Destroyer in the Spratlys: Backing up tough talk in the South China Sea

Last night, the USS Lassen, a guided missile destroyer, transited within 12 nautical miles of Subi Reef, a low-tide elevation upon which China has built an artificial island.

The patrol, which came after months of deliberations within the Obama administration, marked the Navy’s first freedom of navigation operation (FONOP) in the Spratly islands since 2012.

The US Navy guided-missile destroyer USS Lassen sails in the Pacific Ocean in a November 2009 photo provided by the U.S. Navy. The U.S. Navy sent a guided-missile destroyer within 12 nautical miles of artificial islands built by China in the South China Sea on October 27, 2015, REUTERS/US Navy/CPO John Hageman.

The US Navy guided-missile destroyer USS Lassen sails in the Pacific Ocean in a November 2009 photo provided by the U.S. Navy. The U.S. Navy sent a guided-missile destroyer within 12 nautical miles of artificial islands built by China in the South China Sea on October 27, 2015, REUTERS/US Navy/CPO John Hageman.

The Good

The Obama administration has, unfortunately, already taught Beijing that defending freedom of the seas is no longer automatic for the United States. That damage cannot be easily undone.

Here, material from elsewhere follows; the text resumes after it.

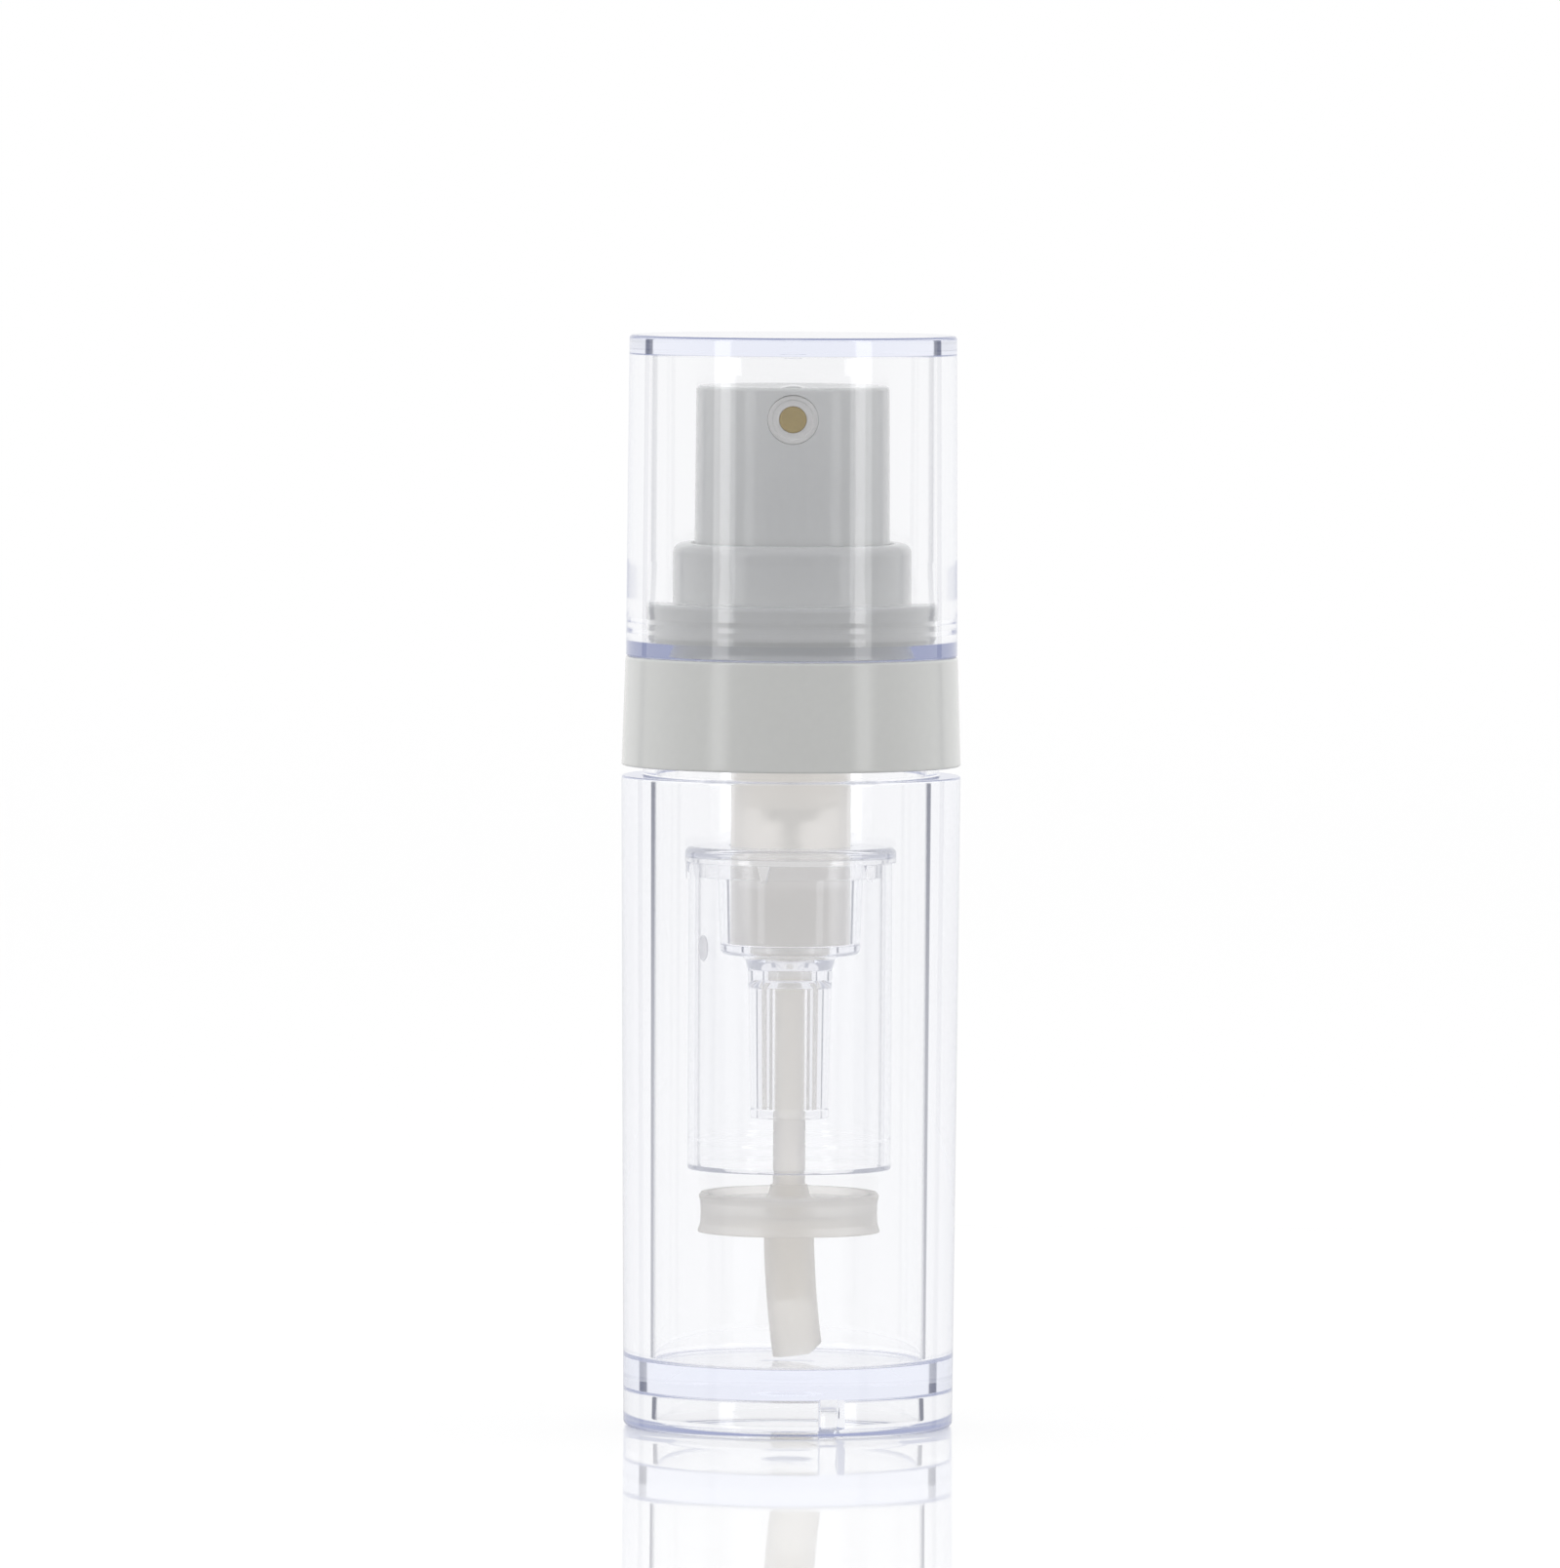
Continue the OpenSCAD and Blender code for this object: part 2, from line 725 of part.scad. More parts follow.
// Barrel with the neck flange, whose wall runs on below its floor as a sleeve round the valve
// foot, and the dip tube's spout
module pump_housing() {
    tube_seat = dip_top + seat_fit;
    sleeve_low = socket_floor_top + seat_fit;
    color(milky_plastic)
    difference() {
        rotate_extrude()
        polygon([
            [housing_r, flange_low],
            [plug_r - plug_wall, flange_low],
            [plug_r - plug_wall, flange_low - plug_h],
            [plug_r - plug_lead, flange_low - plug_h],
            [plug_r, flange_low - plug_h + plug_lead],
            [plug_r, flange_low],
            [flange_r, flange_low],
            [flange_r, flange_top],
            [housing_bore_r, flange_top],
            [housing_bore_r, housing_low + housing_floor],
            [cage_r + press_fit, housing_low + housing_floor],
            [cage_r + press_fit, cage_low],
            [ball_r, cage_low],
            [ball_seat_r, ball_seat_z],
            [dip_bore / 2, ball_seat_z - seat_land],
            [dip_bore / 2, tube_seat],
            [dip_r + press_fit, tube_seat],
            [dip_r + press_fit, nipple_low],
            [nipple_r - chamfer / 2, nipple_low],
            [nipple_r, nipple_low + chamfer / 2],
            [nipple_r, foot_low - foot_cone],
            [foot_r2, foot_low],
            [foot_r2, housing_low],
            [housing_bore_r, housing_low],
            [housing_bore_r, sleeve_low],
            [housing_r - chamfer, sleeve_low],
            [housing_r, sleeve_low + chamfer]
        ]);
        forward(flange_low - vent_drop, vent_r, 0, housing_d);
    }
}

// White insert that holds the inlet ball down to its lift
module valve_cage() {
    ball_bore = ball_r + ball_room;
    pin_bore = pin_r + 0.25;
    color(white_plastic)
    difference() {
        rotate_extrude()
        polygon([
            [ball_bore, cage_low + seat_fit],
            [cage_r, cage_low + seat_fit],
            [cage_r, cage_top - chamfer],
            [cage_r - chamfer, cage_top],
            [pin_bore, cage_top],
            [pin_bore, cage_ledge],
            [ball_bore, cage_ledge]
        ]);
        for (turn = [0, 120, 240])
            rotate(turn)
            translate([pin_r, -cage_slot_w / 2, cage_ledge - lap])
            cube([cage_slot_d, cage_slot_w, cage_top - cage_ledge + 2 * lap]);
    }
}

// Steel ball of the inlet valve
module inlet_ball() {
    color("silver")
    translate([0, 0, ball_z])
    sphere(r = ball_r);
}

// Clear lid, socket and guide tube in one piece, which carries the inner chamber
module chamber_holder() {
    color(clear_plastic) {
        rotate_extrude()
        polygon(concat(
            [[socket_bore_r, lid_top]],
            [[socket_bore_r, socket_floor_top], [foot_r2 + slide_fit, socket_floor_top]],
            [[foot_r2 + slide_fit, foot_low - seat_fit]],
            [[nipple_fit_r, foot_low - foot_cone - seat_fit]],
            [[nipple_fit_r, guide_roof + roof_cone_h]],
            [[guide_bore_r2, guide_roof], [guide_bore_r2, guide_low]],
            [[guide_foot_r + seat_fit, guide_low], [guide_foot_r + seat_fit, guide_low + guide_band_h]],
            [[guide_foot_r, guide_low + guide_band_h + seat_fit]],
            [[guide_tube_r, socket_low - funnel_h]],
            [[guide_tube_r + funnel_waist, socket_low - funnel_h / 3]],
            [[guide_tube_r + funnel_root, socket_low]],
            arc([socket_r - socket_draft - socket_edge, socket_low + socket_edge], socket_edge, -90, 0),
            [[socket_r, lid_low]],
            [[chamber_bore_r - slide_fit - spigot_t, lid_low]],
            [[chamber_bore_r - slide_fit - spigot_t, lid_low - spigot_l]],
            [[chamber_bore_r - slide_fit, lid_low - spigot_l], [chamber_bore_r - slide_fit, lid_low]],
            [[chamber_r + slide_fit, lid_low], [chamber_r + slide_fit, rim_low], [lid_r, rim_low]],
            arc([lid_r - lid_edge, lid_top - lid_edge], lid_edge, 0, 90)
        ));
        lid_teeth();
        centring_ribs();
    }
}

// Pointed teeth under the lid's rim
module lid_teeth() {
    intersection() {
        ring(chamber_r + slide_fit, lid_r, rim_low - tooth_l, rim_low + lid_rim / 2);
        for (i = [0 : teeth - 1])
            rotate(tooth_turn - 90 + i * 360 / teeth)
            translate([0, 0, rim_low])
            rotate([90, 0, 90])
            linear_extrude(lid_r + 1)
            polygon([
                [-tooth_w / 2, lap],
                [-tooth_w / 2, 0],
                [-tooth_tip_w / 2, -tooth_l],
                [tooth_tip_w / 2, -tooth_l],
                [tooth_w / 2, 0],
                [tooth_w / 2, lap]
            ]);
    }
}

// Ribs in the guide tube that keep the spout on the axis
module centring_ribs() {
    rib_low = nipple_low + seat_fit;
    for (i = [0 : guide_ribs - 1])
        rotate(45 + i * 360 / guide_ribs)
        translate([nipple_fit_r, -rib_t / 2, rib_low])
        cube([guide_bore_r2 - nipple_fit_r + lap, rib_t, guide_roof + roof_cone_h - rib_low]);
}

// Clear tube of the inner chamber, with a shallow bead that parks the release piston
module inner_chamber() {
    bead_mid = chamber_low + release_seat + release_h * 0.5;
    color(clear_plastic)
    rotate_extrude()
    polygon(concat(
        [[chamber_bore_r, chamber_low]],
        arc([chamber_r - chamber_edge, chamber_low + chamber_edge], chamber_edge, -90, 0, 3),
        [[chamber_r, chamber_top], [chamber_bore_r, chamber_top]],
        [[chamber_bore_r, bead_mid + park_bead_half], [chamber_bore_r - park_bead, bead_mid]],
        [[chamber_bore_r, bead_mid - park_bead_half]]
    ));
}

// Thin tube from the housing's spout down into the release piston
module upper_dip_tube() {
    color(milky_plastic)
    ring(dip_bore / 2, dip_r, dip_low, dip_top);
}

// Double-lipped piston that closes the inner chamber, with a wiper round the upper tube
module release_piston() {
    top = release_z + release_h;
    color(milky_plastic)
    difference() {
        union() {
            rotate_extrude()
            polygon([
                [release_bore_r, top + boss_h],
                [release_bore_r, web_low],
                [lip_low_r - skirt_wall - 0.2, web_low],
                [lip_low_r - 0.35, release_z],
                [lip_low_r, release_z],
                [lip_low_r - 0.05, release_z + 0.2],
                [waist_r, release_z + 0.9],
                [waist_r - 0.05, release_z + release_h * 0.5],
                [waist_r, top - 1.0],
                [lip_top_r, top - 0.35],
                [lip_top_r - 0.25, top],
                [lip_top_r - skirt_wall, top - 0.1],
                [lip_top_r - skirt_wall - dish_step, web_top],
                [release_bore_r + boss_flare, web_top - 0.1],
                [release_bore_r + boss_flare / 2, web_top + boss_flare / 2],
                [release_bore_r + 0.2, top + boss_h]
            ]);
            bent_bar(spout_r, -spout_root, spout_turn);
        }
        translate([0, 0, spout_low - 5])
        cylinder(r = release_bore_r, h = web_low + 6 - spout_low);
        for (turn = [0, 180])
            rotate(turn)
            translate([release_bore_r + boss_flare + seat_fit, -slot_w / 2, web_top - slot_l])
            cube([slot_l, slot_w, 2 * slot_l]);
    }
}

// Wide tube from the release piston down to the floor, slightly bent and cut at its foot
module lower_dip_tube() {
    foot_x = bend_r - bend_r * cos(bend_turn);
    color(milky_plastic)
    difference() {
        bent_bar(lower_r, 0, bend_turn);
        bent_bar(lower_bore_r, -1, bend_turn + 1);
        translate([foot_x + lower_r * 0.4, -lower_d, floor_z])
        rotate([0, -foot_cut_turn, 0])
        translate([0, 0, foot_cut_h - lower_r])
        cube([lower_d, 2 * lower_d, lower_r]);
    }
}

outer_bottle();
neck_gasket();
collar();
overcap();
actuator();
nozzle_insert();
nozzle_valve();
stem();
plunger();
pump_piston();
return_spring();
chaplet();
pump_housing();
valve_cage();
inlet_ball();
chamber_holder();
inner_chamber();
upper_dip_tube();
release_piston();
lower_dip_tube();
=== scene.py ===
from math import cos, pi, radians, sin, tan

import bmesh
import bpy
from mathutils import Matrix, Quaternion, Vector


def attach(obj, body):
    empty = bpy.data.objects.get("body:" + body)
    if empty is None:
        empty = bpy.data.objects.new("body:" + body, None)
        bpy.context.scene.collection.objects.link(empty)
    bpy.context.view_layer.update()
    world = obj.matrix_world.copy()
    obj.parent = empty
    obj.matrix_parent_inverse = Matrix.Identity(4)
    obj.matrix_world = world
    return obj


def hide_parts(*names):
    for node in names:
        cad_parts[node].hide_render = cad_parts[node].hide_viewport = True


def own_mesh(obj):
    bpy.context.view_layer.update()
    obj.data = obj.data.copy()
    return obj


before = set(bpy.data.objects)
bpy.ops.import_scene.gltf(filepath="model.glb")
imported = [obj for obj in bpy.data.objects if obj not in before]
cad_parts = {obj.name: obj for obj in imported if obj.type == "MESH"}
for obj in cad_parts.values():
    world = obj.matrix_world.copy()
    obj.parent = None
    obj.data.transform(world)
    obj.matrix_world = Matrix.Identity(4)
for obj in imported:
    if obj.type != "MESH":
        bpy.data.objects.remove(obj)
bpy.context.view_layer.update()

scene = bpy.context.scene
scene.view_settings.view_transform = "Standard"

MM = 0.001
FULL_TURN = 2 * pi
STEPS = 192  # faces round a turned piece
FINE_STEPS = 96  # faces round a thin one
WELD = 0.002 * MM
FLANK = 0.12 * MM  # from a long side's ends to its first points


# Camera: a long way off and a little higher than the bottle, which it looks slightly down on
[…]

Unnamed Pentagon officials, however, have indicated that the transit was not a one-off. If that is the case, the Lassen patrol will mark the first step in demonstrating to a global audience that the United States will exercise the rights allowed it under both customary maritime law and under the United Nations Convention on the Law of Sea. Allies and adversaries alike, in all regions, must know that the United States, as Ashton Carter has put it, “will fly, sail, and operate wherever international law allows.”

The Bad

The first of what will hopefully be repeated FONOPs in the South China Sea conveys, finally, a US commitment to defending the prevailing maritime order.

But China has already rejected that order. And American FONOPs near Subi indicate a rejection of Chinese claims of sovereignty there. On issues of world order and of sovereignty over at least some features in the South China Sea, it’s difficult to see the middle ground.

Essentially, the United States and China have engaged in a contest over what Asia’s future will look like: where its borders are drawn, the rules of the international system, accepted norms of behavior, how states interact and solve disputes.

Beijing likely views the Lassen transit as a setback, not a defeat. But does the United States recognize that it is involved in a long-term strategic competition with China? Is it prepared—materially, intellectually, physically—to compete for the long haul?